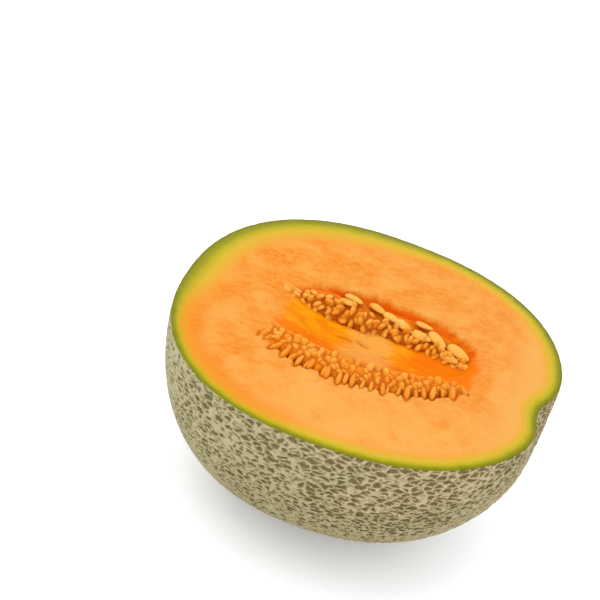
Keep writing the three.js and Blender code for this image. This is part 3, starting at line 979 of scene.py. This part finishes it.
def floor_material():
    """A pale table that glows a little."""
    material, tree, shader = new_material("pale_floor", roughness=0.9, specular=0.1)
    place = add_node(tree, "ShaderNodeTexCoord").outputs["Object"]
    shade = blend_colours(tree, noise_at(tree, place, FLOOR_GRAIN), *FLOOR_SHADES)
    tree.links.new(shade, shader.inputs["Base Color"])
    shader.inputs["Emission Color"].default_value = (1, 1, 1, 1)
    shader.inputs["Emission Strength"].default_value = FLOOR_GLOW
    return material


# Floor, lights and camera


def build_floor():
    """The table that the melon lies on."""
    bpy.ops.mesh.primitive_plane_add(size=FLOOR_SIZE, location=(0, 0, 0))
    floor = bpy.context.object
    floor.name = "floor"
    floor.data.materials.append(floor_material())


def area_light(name, place, size, power):
    """A round light that points at the melon."""
    data = bpy.data.lights.new(name, "AREA")
    data.shape = "DISK"
    data.size = size
    data.energy = power
    light = bpy.data.objects.new(name, data)
    light.location = place
    light.rotation_euler = (Vector(LIGHT_TARGET) - Vector(place)).to_track_quat("-Z", "Y").to_euler()
    bpy.context.collection.objects.link(light)


def build_sky():
    """Even light from all round."""
    world = bpy.data.worlds.new("studio")
    bpy.context.scene.world = world
    world.use_nodes = True
    backdrop = world.node_tree.nodes["Background"]
    backdrop.inputs["Color"].default_value = SKY["colour"]
    backdrop.inputs["Strength"].default_value = SKY["strength"]


def build_camera():
    """A camera that looks from the front, turned and rolled about the melon's middle."""
    a, e, roll = (math.radians(CAMERA[k]) for k in ("azimuth", "elevation", "roll"))
    back = Vector((math.sin(a) * math.cos(e), -math.cos(a) * math.cos(e), math.sin(e)))
    level = Vector((math.cos(a), math.sin(a), 0))
    upright = back.cross(level)
    right = level * math.cos(roll) + upright * math.sin(roll)
    up = upright * math.cos(roll) - level * math.sin(roll)
    aim = Vector((0, 0, CUT_HEIGHT)) + right * CAMERA_AIM[0] + up * CAMERA_AIM[1]
    data = bpy.data.cameras.new("camera")
    data.sensor_width = SENSOR_WIDTH
    data.lens = CAMERA["focal_pixels"] / PHOTO_WIDTH * SENSOR_WIDTH
    camera = bpy.data.objects.new("camera", data)
    turned = Matrix((right, up, back)).transposed().to_4x4()
    camera.matrix_world = Matrix.Translation((aim + back * CAMERA["distance"]) * MM) @ turned
    bpy.context.collection.objects.link(camera)
    bpy.context.scene.camera = camera
    bpy.context.scene.view_settings.view_transform = "Standard"


# The scene


def dress(piece, node):
    """Let a piece stand for a node of the solid part."""
    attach(piece, "root")
    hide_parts(node)


def build_lobe(side, lobe, pulp_colours, cut_seeds, seed_look):
    """A lobe's seeds and the strand that holds them."""
    draw = random_from(lobe["seed"])
    standing = [pose for row in lobe["rows"] for pose in row_of_seeds(lobe, row, draw)]
    buried = [pose for row in lobe["buried"] for pose in row_of_seeds(lobe, row, draw)]
    lying = lying_seeds(lobe)
    pulp = strand_material(f"pulp_{side}", **pulp_colours)
    groups = [(standing + buried, lobe["tones"]), (lying, LYING_TONES), (cut_seeds, CUT_SEEDS["tones"])]
    poses = standing + buried + lying + cut_seeds
    seeds = build_seeds(f"seeds_{side}", lobe["seed"] + SHAPE_DRAW, groups, seed_look)
    strand = build_strand(f"strand_{side}", lobe, poses, pulp)
    for piece in (seeds, strand):
        dress(piece, f"seed_lobe_{side}")


cut_seeds = cut_seed_poses(FRONT_LOBE)
melon = build_melon(rind_material(), flesh_material(), cut_seeds)
dress(melon, "melon_half")
seed_look = seed_material()
build_lobe("back", BACK_LOBE, PULP_BACK, [], seed_look)
build_lobe("front", FRONT_LOBE, PULP_FRONT, cut_seeds, seed_look)

build_floor()
build_sky()
for name, light in LIGHTS.items():
    area_light(name, **light)
build_camera()

bpy.context.view_layer.update()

━━━

Take each line containing the string "piece" and copy it out.

■ Result of the task:
def dress(piece, node):
    """Let a piece stand for a node of the solid part."""
    attach(piece, "root")
    for piece in (seeds, strand):
        dress(piece, f"seed_lobe_{side}")